- _Recorded information_
──────────
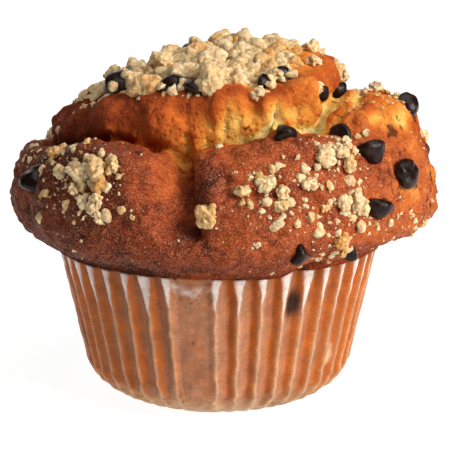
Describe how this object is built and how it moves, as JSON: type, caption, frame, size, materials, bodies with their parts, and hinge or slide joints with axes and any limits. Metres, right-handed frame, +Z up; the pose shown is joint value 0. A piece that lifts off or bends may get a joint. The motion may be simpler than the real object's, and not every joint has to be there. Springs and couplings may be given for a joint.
{
  "type": "chocolate chip muffin",
  "caption": "Large muffin with a burst, crumble-topped crown and chocolate drops, baked in a pleated paper case.",
  "frame": {"origin": "middle of the flat foot of the paper case, on the surface the muffin stands on", "axes": "+Z up along the axis of the case, -Y towards the side shown in the picture, +X to that side's right"},
  "size_m": [0.0956, 0.094, 0.0822],
  "materials": {
    "cake_crust": "baked crust, golden to red-brown, with pale baked-on crumble",
    "case_paper": "greaseproof paper, translucent where it touches the cake",
    "chocolate": "dark chocolate, satin"
  },
  "bodies": {
    "root": {"muffin_cake": "cake_crust", "paper_case": "case_paper", "chocolate_drop_01": "chocolate", "chocolate_drop_02": "chocolate", "chocolate_drop_03": "chocolate", "chocolate_drop_04": "chocolate", "chocolate_drop_05": "chocolate", "chocolate_drop_06": "chocolate", "chocolate_drop_07": "chocolate", "chocolate_drop_08": "chocolate", "chocolate_drop_09": "chocolate", "chocolate_drop_10": "chocolate", "chocolate_drop_11": "chocolate", "chocolate_drop_12": "chocolate", "chocolate_drop_13": "chocolate", "chocolate_drop_14": "chocolate", "chocolate_drop_15": "chocolate", "chocolate_drop_16": "chocolate", "chocolate_drop_17": "chocolate", "chocolate_drop_18": "chocolate", "chocolate_drop_19": "chocolate", "chocolate_drop_20": "chocolate", "chocolate_drop_21": "chocolate", "chocolate_drop_22": "chocolate", "chocolate_drop_23": "chocolate", "chocolate_drop_24": "chocolate", "chocolate_drop_25": "chocolate", "chocolate_drop_26": "chocolate"}
  },
  "joints": []
}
──────────
- _Stated goal_
Write out the whole listing again. Match it word for word.

- _Exercise response_
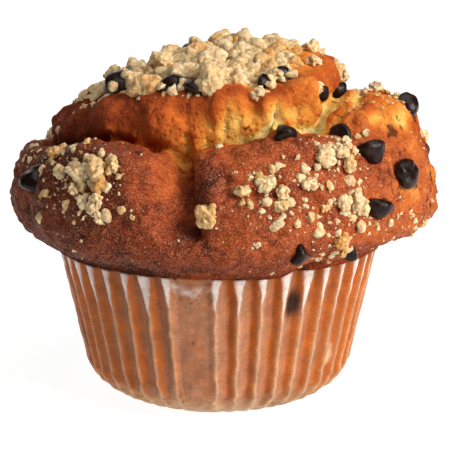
Describe how this object is built and how it moves, as JSON: type, caption, frame, size, materials, bodies with their parts, and hinge or slide joints with axes and any limits. Metres, right-handed frame, +Z up; the pose shown is joint value 0. A piece that lifts off or bends may get a joint. The motion may be simpler than the real object's, and not every joint has to be there. Springs and couplings may be given for a joint.
{
  "type": "chocolate chip muffin",
  "caption": "Large muffin with a burst, crumble-topped crown and chocolate drops, baked in a pleated paper case.",
  "frame": {"origin": "middle of the flat foot of the paper case, on the surface the muffin stands on", "axes": "+Z up along the axis of the case, -Y towards the side shown in the picture, +X to that side's right"},
  "size_m": [0.0956, 0.094, 0.0822],
  "materials": {
    "cake_crust": "baked crust, golden to red-brown, with pale baked-on crumble",
    "case_paper": "greaseproof paper, translucent where it touches the cake",
    "chocolate": "dark chocolate, satin"
  },
  "bodies": {
    "root": {"muffin_cake": "cake_crust", "paper_case": "case_paper", "chocolate_drop_01": "chocolate", "chocolate_drop_02": "chocolate", "chocolate_drop_03": "chocolate", "chocolate_drop_04": "chocolate", "chocolate_drop_05": "chocolate", "chocolate_drop_06": "chocolate", "chocolate_drop_07": "chocolate", "chocolate_drop_08": "chocolate", "chocolate_drop_09": "chocolate", "chocolate_drop_10": "chocolate", "chocolate_drop_11": "chocolate", "chocolate_drop_12": "chocolate", "chocolate_drop_13": "chocolate", "chocolate_drop_14": "chocolate", "chocolate_drop_15": "chocolate", "chocolate_drop_16": "chocolate", "chocolate_drop_17": "chocolate", "chocolate_drop_18": "chocolate", "chocolate_drop_19": "chocolate", "chocolate_drop_20": "chocolate", "chocolate_drop_21": "chocolate", "chocolate_drop_22": "chocolate", "chocolate_drop_23": "chocolate", "chocolate_drop_24": "chocolate", "chocolate_drop_25": "chocolate", "chocolate_drop_26": "chocolate"}
  },
  "joints": []
}